◆ Instructions to follow
Return verbatim the inclusive range of lines running from the line that contains "The three.js and Blender code for this object" to the line that contains "# along a smooth". Omit every other line.

◆ Given data
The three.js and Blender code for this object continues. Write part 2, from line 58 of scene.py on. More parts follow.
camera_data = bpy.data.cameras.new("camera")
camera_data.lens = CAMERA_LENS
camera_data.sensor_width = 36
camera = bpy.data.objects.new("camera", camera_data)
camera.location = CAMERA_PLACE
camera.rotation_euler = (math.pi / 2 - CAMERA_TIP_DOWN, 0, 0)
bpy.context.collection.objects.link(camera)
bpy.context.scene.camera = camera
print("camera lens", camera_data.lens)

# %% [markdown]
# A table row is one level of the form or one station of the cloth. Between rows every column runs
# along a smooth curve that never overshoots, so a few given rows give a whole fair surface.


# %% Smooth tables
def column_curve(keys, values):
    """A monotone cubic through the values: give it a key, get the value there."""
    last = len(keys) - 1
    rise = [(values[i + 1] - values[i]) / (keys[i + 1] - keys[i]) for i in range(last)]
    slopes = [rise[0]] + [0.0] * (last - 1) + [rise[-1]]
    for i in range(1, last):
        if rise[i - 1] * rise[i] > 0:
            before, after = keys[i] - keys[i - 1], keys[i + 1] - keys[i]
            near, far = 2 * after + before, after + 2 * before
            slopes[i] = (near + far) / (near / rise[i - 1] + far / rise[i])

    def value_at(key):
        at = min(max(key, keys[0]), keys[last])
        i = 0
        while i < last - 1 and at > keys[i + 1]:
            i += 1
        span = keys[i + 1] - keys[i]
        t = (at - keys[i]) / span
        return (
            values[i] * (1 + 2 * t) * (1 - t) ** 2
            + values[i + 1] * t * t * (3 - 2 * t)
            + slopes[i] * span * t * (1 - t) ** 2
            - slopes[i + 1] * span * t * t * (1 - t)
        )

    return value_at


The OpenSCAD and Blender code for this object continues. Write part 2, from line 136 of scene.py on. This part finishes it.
* * *
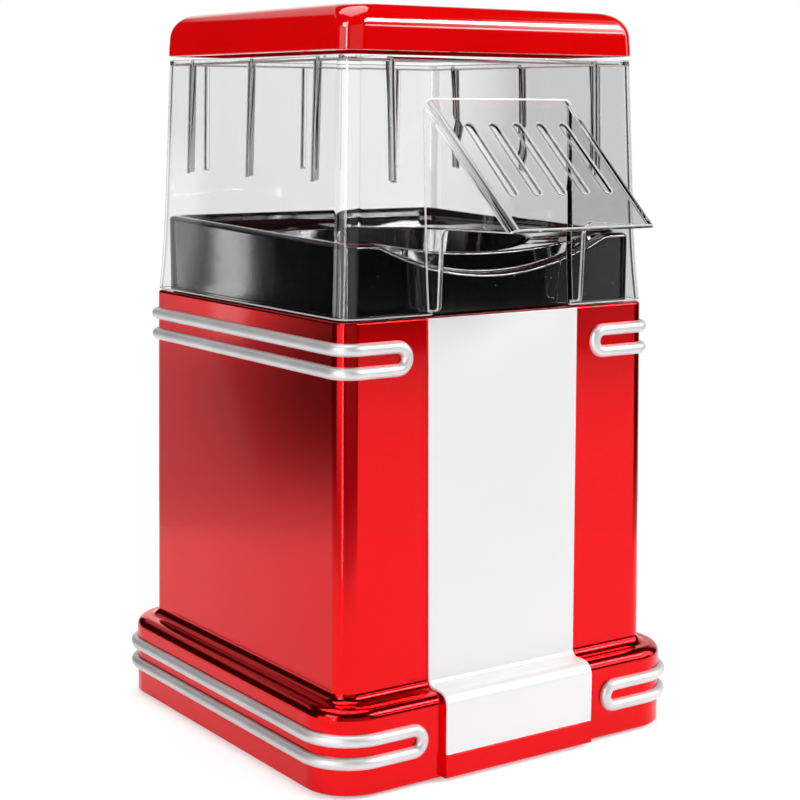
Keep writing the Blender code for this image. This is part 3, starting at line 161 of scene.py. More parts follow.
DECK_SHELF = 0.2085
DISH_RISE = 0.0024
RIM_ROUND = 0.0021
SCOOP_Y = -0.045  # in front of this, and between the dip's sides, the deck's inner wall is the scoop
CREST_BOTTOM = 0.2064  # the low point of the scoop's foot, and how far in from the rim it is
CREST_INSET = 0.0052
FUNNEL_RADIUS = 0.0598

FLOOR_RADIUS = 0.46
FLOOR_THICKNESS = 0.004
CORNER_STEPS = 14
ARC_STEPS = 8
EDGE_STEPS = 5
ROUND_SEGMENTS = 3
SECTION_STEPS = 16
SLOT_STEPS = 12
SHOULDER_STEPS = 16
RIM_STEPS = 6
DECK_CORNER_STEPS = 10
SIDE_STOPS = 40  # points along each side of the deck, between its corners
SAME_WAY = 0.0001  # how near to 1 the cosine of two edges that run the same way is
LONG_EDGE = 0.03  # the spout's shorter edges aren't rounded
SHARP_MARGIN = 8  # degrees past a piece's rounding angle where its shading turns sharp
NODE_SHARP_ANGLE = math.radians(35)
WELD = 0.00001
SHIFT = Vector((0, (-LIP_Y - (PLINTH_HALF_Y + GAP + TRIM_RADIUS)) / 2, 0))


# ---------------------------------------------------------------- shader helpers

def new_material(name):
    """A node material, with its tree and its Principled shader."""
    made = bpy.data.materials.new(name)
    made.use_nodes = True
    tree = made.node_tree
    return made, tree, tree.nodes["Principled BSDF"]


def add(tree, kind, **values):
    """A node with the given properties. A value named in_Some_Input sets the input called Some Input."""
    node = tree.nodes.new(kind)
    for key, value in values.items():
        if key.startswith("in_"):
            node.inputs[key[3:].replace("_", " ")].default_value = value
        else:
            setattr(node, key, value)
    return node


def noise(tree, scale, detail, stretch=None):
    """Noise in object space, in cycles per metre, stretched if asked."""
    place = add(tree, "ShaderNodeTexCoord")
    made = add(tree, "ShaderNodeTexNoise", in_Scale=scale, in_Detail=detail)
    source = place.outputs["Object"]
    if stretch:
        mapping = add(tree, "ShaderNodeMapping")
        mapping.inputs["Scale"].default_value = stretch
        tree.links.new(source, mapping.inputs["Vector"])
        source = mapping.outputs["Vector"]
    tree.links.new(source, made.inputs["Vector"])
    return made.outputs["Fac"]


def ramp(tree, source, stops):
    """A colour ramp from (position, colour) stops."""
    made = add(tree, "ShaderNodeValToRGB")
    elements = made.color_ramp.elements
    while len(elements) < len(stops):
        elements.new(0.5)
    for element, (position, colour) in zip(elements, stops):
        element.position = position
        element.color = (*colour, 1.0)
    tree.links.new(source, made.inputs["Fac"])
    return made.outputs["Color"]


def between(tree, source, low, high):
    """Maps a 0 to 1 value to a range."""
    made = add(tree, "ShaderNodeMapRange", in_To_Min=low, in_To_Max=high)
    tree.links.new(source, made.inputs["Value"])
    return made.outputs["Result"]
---
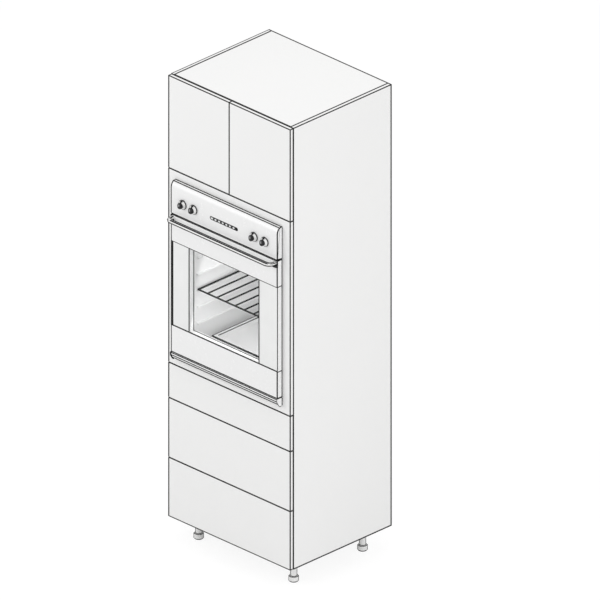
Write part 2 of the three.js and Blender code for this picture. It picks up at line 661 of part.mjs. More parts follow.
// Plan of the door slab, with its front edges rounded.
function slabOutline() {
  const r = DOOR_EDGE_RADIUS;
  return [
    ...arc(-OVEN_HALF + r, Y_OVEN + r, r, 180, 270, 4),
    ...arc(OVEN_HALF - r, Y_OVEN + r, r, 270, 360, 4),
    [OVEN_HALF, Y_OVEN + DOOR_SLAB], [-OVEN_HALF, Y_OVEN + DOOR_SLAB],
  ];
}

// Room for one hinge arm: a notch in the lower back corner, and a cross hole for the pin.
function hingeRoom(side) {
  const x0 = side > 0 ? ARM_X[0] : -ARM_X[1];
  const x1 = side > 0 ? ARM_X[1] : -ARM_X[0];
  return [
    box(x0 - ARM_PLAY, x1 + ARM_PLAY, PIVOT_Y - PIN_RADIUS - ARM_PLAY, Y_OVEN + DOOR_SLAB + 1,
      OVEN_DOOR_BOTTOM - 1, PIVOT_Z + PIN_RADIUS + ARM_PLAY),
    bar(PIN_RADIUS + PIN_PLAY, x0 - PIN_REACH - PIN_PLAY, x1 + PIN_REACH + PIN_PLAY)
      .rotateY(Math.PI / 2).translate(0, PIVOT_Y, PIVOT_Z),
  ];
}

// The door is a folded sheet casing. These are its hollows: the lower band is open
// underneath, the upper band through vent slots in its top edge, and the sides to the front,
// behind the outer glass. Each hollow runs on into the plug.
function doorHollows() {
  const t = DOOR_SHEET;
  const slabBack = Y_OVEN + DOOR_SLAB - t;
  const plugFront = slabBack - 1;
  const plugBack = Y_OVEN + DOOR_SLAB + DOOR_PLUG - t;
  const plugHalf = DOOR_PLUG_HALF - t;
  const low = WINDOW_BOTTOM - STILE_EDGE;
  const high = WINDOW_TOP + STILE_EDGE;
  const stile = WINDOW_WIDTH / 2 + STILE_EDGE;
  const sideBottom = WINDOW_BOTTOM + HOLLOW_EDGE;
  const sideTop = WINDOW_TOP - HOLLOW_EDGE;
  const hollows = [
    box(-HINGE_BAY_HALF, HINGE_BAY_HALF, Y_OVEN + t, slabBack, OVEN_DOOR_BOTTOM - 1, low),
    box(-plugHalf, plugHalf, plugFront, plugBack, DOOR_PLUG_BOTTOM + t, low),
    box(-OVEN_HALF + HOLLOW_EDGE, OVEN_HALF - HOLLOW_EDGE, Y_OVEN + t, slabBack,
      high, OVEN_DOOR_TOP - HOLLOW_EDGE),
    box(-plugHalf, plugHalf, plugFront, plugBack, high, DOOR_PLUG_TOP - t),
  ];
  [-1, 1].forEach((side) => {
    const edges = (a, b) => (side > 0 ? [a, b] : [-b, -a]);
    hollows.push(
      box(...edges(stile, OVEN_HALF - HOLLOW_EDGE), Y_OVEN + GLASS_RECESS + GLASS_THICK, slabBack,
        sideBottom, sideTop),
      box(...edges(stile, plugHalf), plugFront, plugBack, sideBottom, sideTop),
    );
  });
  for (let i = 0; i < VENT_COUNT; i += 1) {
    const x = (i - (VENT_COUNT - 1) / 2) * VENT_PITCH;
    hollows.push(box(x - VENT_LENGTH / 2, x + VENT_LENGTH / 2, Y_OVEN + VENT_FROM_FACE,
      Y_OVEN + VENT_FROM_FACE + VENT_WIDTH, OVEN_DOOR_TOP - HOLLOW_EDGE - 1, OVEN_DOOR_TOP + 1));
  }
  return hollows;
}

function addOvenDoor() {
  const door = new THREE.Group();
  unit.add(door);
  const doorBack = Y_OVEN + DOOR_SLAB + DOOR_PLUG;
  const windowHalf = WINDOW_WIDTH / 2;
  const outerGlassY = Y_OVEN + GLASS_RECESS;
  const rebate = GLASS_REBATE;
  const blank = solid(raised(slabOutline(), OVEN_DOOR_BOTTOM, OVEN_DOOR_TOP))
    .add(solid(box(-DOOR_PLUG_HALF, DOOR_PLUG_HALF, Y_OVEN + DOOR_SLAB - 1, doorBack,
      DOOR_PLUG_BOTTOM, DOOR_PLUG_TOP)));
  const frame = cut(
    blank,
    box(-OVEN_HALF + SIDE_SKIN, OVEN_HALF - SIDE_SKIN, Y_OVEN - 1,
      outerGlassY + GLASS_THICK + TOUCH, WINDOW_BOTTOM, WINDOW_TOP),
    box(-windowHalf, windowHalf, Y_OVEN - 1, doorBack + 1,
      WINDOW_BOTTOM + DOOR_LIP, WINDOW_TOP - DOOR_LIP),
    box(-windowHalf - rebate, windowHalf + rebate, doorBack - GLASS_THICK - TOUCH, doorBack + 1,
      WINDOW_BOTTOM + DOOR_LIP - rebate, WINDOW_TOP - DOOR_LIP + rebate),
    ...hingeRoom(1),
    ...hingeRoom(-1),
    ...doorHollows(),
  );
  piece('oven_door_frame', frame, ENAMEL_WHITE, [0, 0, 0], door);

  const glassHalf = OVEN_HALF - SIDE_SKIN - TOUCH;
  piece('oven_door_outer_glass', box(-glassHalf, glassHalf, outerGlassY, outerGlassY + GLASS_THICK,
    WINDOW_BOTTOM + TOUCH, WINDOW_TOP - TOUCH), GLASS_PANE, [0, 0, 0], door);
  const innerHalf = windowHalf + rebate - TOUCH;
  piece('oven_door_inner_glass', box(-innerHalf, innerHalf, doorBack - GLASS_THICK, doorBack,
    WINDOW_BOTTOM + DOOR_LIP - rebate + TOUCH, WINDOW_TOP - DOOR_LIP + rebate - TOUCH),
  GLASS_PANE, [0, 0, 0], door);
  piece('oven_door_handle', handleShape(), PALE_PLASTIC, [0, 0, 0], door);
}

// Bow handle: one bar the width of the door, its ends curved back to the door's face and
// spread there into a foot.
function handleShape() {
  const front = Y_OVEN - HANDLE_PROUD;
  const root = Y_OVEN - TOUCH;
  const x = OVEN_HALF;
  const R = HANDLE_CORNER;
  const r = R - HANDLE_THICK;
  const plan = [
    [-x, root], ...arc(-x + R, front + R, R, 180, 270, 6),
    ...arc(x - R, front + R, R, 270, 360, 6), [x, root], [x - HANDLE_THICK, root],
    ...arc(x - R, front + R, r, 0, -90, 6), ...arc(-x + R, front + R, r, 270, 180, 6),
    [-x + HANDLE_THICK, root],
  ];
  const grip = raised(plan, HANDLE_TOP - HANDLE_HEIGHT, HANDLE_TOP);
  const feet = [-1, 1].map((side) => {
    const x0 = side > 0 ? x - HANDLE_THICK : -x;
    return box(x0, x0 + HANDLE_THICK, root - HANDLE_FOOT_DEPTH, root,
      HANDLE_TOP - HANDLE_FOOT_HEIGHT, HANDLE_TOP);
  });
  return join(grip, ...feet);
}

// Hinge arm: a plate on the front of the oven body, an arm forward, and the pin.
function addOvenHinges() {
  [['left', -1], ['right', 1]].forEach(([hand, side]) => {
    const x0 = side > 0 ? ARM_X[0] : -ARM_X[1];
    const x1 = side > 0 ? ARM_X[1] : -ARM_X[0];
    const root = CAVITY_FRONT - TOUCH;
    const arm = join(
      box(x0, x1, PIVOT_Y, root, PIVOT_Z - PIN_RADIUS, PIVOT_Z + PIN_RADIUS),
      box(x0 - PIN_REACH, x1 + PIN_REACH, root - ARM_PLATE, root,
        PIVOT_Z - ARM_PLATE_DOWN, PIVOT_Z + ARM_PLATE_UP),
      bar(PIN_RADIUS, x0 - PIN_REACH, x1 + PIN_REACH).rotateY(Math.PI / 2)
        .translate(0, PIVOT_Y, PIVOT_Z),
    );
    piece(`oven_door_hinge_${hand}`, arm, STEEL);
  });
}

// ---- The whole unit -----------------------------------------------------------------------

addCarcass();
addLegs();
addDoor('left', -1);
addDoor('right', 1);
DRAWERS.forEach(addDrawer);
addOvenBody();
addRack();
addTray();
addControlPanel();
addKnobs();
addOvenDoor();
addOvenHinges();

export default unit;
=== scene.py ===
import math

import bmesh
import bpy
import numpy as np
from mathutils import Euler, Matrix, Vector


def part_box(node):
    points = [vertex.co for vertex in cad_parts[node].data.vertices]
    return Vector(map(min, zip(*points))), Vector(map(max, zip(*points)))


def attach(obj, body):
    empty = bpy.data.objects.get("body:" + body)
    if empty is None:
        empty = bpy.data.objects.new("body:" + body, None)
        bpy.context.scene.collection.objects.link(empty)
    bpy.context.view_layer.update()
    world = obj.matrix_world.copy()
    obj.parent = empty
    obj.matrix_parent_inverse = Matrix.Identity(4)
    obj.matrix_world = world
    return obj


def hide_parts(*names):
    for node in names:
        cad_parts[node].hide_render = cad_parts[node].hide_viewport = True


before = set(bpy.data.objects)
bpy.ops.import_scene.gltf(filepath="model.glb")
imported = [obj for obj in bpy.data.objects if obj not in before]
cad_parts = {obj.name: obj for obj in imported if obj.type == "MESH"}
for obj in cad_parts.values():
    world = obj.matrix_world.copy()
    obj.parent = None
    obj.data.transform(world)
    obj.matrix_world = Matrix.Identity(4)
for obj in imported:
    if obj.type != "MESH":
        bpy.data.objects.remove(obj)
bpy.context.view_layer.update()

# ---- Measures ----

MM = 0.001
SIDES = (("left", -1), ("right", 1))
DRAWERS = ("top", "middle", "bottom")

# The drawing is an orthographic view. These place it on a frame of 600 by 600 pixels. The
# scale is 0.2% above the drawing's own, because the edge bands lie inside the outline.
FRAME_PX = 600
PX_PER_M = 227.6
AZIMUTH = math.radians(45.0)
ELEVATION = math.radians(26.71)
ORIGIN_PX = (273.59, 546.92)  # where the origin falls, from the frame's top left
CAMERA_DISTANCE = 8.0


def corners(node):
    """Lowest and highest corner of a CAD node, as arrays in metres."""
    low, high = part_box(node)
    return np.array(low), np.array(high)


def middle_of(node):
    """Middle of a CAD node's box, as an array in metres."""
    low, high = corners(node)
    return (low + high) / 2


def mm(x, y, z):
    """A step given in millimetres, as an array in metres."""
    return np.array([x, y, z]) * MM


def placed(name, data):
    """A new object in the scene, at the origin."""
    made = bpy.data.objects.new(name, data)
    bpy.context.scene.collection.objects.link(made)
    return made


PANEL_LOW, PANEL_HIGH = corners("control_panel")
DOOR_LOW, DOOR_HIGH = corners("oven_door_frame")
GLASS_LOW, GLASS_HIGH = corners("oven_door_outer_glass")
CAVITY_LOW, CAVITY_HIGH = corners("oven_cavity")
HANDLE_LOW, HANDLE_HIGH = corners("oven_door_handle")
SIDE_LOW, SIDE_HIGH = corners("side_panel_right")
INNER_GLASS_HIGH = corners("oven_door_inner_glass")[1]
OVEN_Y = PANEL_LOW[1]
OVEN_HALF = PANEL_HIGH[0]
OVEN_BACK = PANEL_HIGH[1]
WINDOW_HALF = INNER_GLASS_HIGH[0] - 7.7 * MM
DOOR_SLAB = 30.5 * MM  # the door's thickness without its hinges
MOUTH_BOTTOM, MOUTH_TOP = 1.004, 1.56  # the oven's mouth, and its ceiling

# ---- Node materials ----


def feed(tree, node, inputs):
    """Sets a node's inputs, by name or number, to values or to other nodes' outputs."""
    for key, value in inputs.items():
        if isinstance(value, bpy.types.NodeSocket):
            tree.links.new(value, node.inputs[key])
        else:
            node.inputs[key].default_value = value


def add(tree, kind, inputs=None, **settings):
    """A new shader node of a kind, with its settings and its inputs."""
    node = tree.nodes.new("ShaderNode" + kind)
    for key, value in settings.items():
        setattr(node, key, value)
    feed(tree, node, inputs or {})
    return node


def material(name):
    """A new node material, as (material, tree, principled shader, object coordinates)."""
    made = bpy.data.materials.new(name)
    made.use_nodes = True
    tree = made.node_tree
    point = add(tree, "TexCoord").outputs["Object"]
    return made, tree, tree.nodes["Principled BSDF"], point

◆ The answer
The three.js and Blender code for this object continues. Write part 2, from line 58 of scene.py on. More parts follow.
camera_data = bpy.data.cameras.new("camera")
camera_data.lens = CAMERA_LENS
camera_data.sensor_width = 36
camera = bpy.data.objects.new("camera", camera_data)
camera.location = CAMERA_PLACE
camera.rotation_euler = (math.pi / 2 - CAMERA_TIP_DOWN, 0, 0)
bpy.context.collection.objects.link(camera)
bpy.context.scene.camera = camera
print("camera lens", camera_data.lens)

# %% [markdown]
# A table row is one level of the form or one station of the cloth. Between rows every column runs
# along a smooth curve that never overshoots, so a few given rows give a whole fair surface.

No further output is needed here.